Applying a DC bias can effectively tune the performance of a piezoelectric ultrasonic micromachined transducer (PMUT) to meet the requirements in multiple application scenarios. However, the effect of DC bias on various parameters of PMUT has not been systematically analyzed and verified. In this work, a theoretical model of scandium-doped aluminum nitride (ScAlN) based PMUT under different DC biases is obtained by extracting new effective coefficients and coupling the DC bias into the vibration functions.

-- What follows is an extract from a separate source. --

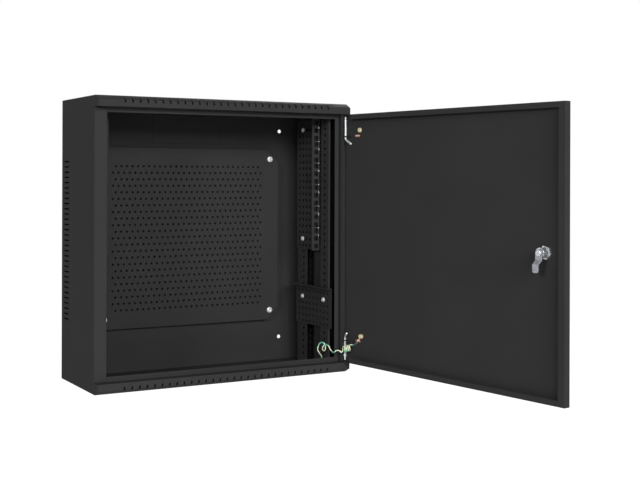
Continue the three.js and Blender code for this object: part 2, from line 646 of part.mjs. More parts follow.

The measurement results show that the resonant frequency, center displacement, −3-dB bandwidth, and electromechanical coupling coefficient of ScAlN-based PMUT all change linearly when the DC bias is swept from −90-V to 90-V. Moreover, the sensitivity of resonant frequency is 185-Hz/V, and the effective frequency range is 32.81-kHz. The electromechanical coupling coefficient increased more than 14.18 % at 40-V compared to −40-V. The theoretical model is verified with the experimental measurement and indicates that the performance of ScAlN-based PMUT is tunable through DC bias, which has considerable application potential in application scenarios such as data communication, photoacoustic imaging, pulse-echo positioning, and phased array. [2023-0111]